As much as I love art, there was a time at which I couldn't set foot on another museum. The thing is, for our IB art exams at school, we had to visit as many museums as possible and it ended up being so boring. It's not that Buenos Aires has few museums, but the process was always the same. Visit the museum and then write/sketch about it in your sketchbook. As it usually happens with literature, school took all the fun out of museums for me.

It was only in 2011, while traveling around Europe and the US, that I set foot in a museum again. Wow! All those open galleries with marble sculptures created hundreds of years ago. So refreshing... all the light and the flow of the art pieces as one artist brought you to the next. I started appreciating then the work of curators. The process of selection, association, display... simply exquisite. 

And it was so interesting to find out that I could do the "same" (or I was already doing it, sort of) with all the online content that I used to just save to Evernote with absolutely no systematicity. 
I first tried Diigo. I found it useful. Quite similar to Evernote actually. I don't think it'll be replacing Evernote for me, as the elephant allows me to keep all my devices synchronized as well as allowing me to upload and sort different types of content; not just websites (voice notes, pictures, to-do lists). 
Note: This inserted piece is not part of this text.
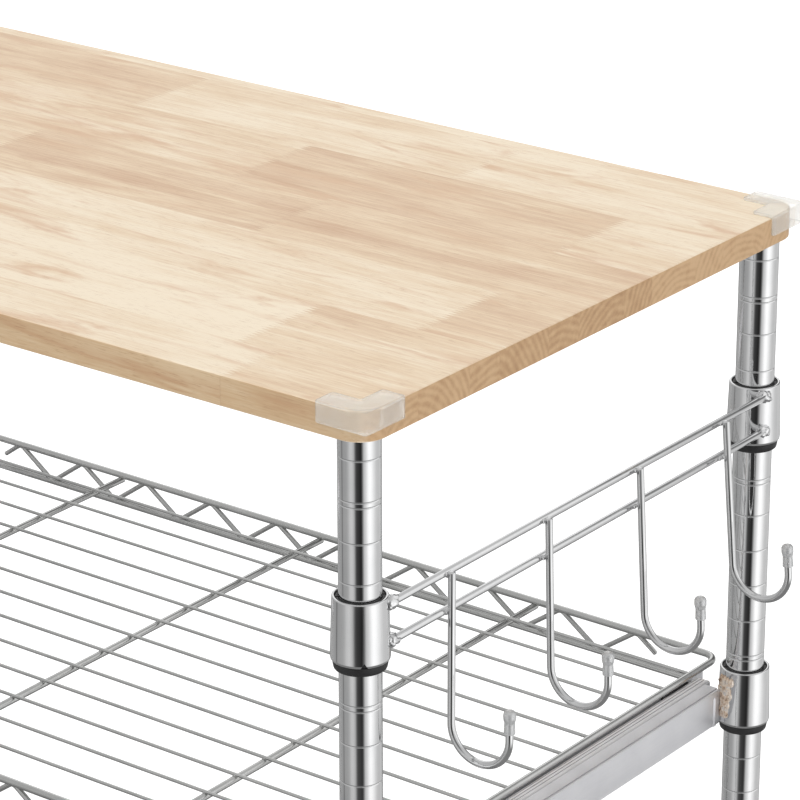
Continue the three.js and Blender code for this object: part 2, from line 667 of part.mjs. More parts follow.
// The wheel, with a flat of its rim facing straight down.
function casterWheel() {
  const half = WHEEL_WIDTH / 2;
  const web = half - WHEEL_RECESS;
  const bore = AXLE_RADIUS + GAP;
  const slope = WHEEL_RECESS; // the sides of a recess flare out by this much
  const rim = WHEEL_RADIUS - TYRE_DEPTH;
  const disc = turned([
    [bore, -half],
    [WHEEL_BOSS_RADIUS, -half],
    [WHEEL_BOSS_RADIUS + slope, -web],
    [rim - slope, -web],
    [rim, -half],
    [WHEEL_RADIUS, -web],
    [WHEEL_RADIUS, web],
    [rim, half],
    [rim - slope, web],
    [WHEEL_BOSS_RADIUS + slope, web],
    [WHEEL_BOSS_RADIUS, half],
    [bore, half],
    [bore, -half],
  ], WHEEL_SIDES, Math.PI / WHEEL_SIDES);
  return disc.rotate([90, 0, 0]).translate([-WHEEL_TRAIL, 0, AXLE_Z]);
}

// The axle bolt, with a head outside each leg of the fork.
function casterAxle() {
  const reach = FORK_INSIDE / 2 + FORK_SHEET + GAP;
  const head = reach + AXLE_HEAD_HEIGHT;
  const bolt = turned([
    [0, -head], [AXLE_HEAD_RADIUS, -head], [AXLE_HEAD_RADIUS, -reach], [AXLE_RADIUS, -reach],
    [AXLE_RADIUS, reach], [AXLE_HEAD_RADIUS, reach], [AXLE_HEAD_RADIUS, head], [0, head],
  ], BOLT_SIDES);
  return bolt.rotate([90, 0, 0]).translate([-WHEEL_TRAIL, 0, AXLE_Z]);
}

// The brake pedal: a bent plate on a pin through the fork's legs.
function brakePedal() {
  const [px, pz] = [-PEDAL_PIVOT_X, PEDAL_PIVOT_Z];
  const outline = polygon(PEDAL_OUTLINE.map(([u, v]) => [px + u, pz + v]));
  const reach = FORK_INSIDE / 2 + FORK_SHEET;
  const pin = bar([px, -reach, pz], [px, reach, pz], PEDAL_PIN_RADIUS, BOLT_SIDES);
  return plate(outline, -PEDAL_WIDTH / 2, PEDAL_WIDTH / 2).add(pin);
}

for (const { name, x, y } of CORNERS) {
  const braked = name.startsWith("front");
  addNode("caster_stem_" + name, casterStem().translate([x, y, 0]), SATIN_STEEL);
  addNode("caster_fork_" + name, casterFork(braked).translate([x, y, 0]), SATIN_STEEL);
  addNode("caster_wheel_" + name, casterWheel().translate([x, y, 0]), GREY_RUBBER);
  addNode("caster_axle_" + name, casterAxle().translate([x, y, 0]), SATIN_STEEL);
  if (braked) {
    addNode("brake_pedal_" + name, brakePedal().translate([x, y, 0]), BLACK_PLASTIC);
  }
}

// ---- Origin: on the floor, at the middle of the bounding box ----

const middle = new THREE.Box3().setFromObject(cart).getCenter(new THREE.Vector3());
cart.position.set(-middle.x, -middle.y, 0);

export default cart;
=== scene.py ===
import math

import bmesh
import bpy
from mathutils import Matrix, Vector, noise


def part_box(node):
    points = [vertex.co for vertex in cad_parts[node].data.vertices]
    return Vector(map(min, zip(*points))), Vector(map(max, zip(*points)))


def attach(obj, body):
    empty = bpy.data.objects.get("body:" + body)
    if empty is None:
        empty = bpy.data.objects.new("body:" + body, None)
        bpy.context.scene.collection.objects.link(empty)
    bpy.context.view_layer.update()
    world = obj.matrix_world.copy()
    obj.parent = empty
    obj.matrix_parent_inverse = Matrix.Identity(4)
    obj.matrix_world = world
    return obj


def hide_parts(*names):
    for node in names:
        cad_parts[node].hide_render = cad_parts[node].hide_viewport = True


# The looks of a rolling kitchen island cart: a rubberwood top on grooved chrome posts, a hook rail,
# a wire shelf that pulls out on slides, a fixed wire shelf and four swivel casters.
# Metres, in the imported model's own frame: +Z is up, -Y is the front, +X is the hook rail's side.

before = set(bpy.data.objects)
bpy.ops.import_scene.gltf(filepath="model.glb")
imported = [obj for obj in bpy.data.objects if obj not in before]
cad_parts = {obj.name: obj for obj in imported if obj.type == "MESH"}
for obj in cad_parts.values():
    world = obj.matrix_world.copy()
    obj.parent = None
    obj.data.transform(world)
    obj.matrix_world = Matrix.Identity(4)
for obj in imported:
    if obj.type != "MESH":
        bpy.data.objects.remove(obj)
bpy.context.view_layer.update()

MM = 0.001
TURN = 2 * math.pi
CORNERS = ("front_right", "back_right", "back_left", "front_left")
SIDES = {"right": 1, "left": -1}


def mm(*values):
    """Millimetres, as a list in metres."""
    return [value * MM for value in values]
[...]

I was already using Pinterest for DIYs, clothes, hair-dos, motivational phrases, home design. I love it because it's so visually appealing. And it's so easy to access other people's boards. I'm not very active in it though; more the follower than the producer. 

And then I came across Pearltrees in Marisa Constantinides' From Curation to Creation, and it was a bit of both. It is like Diigo in the sense that you can select and classify websites, and it includes an add-in that allows you to do it directly from your browser, and it's like Pinterest in the sense that it looks so nice (yes, I am the kind of person who judges a book by its cover)!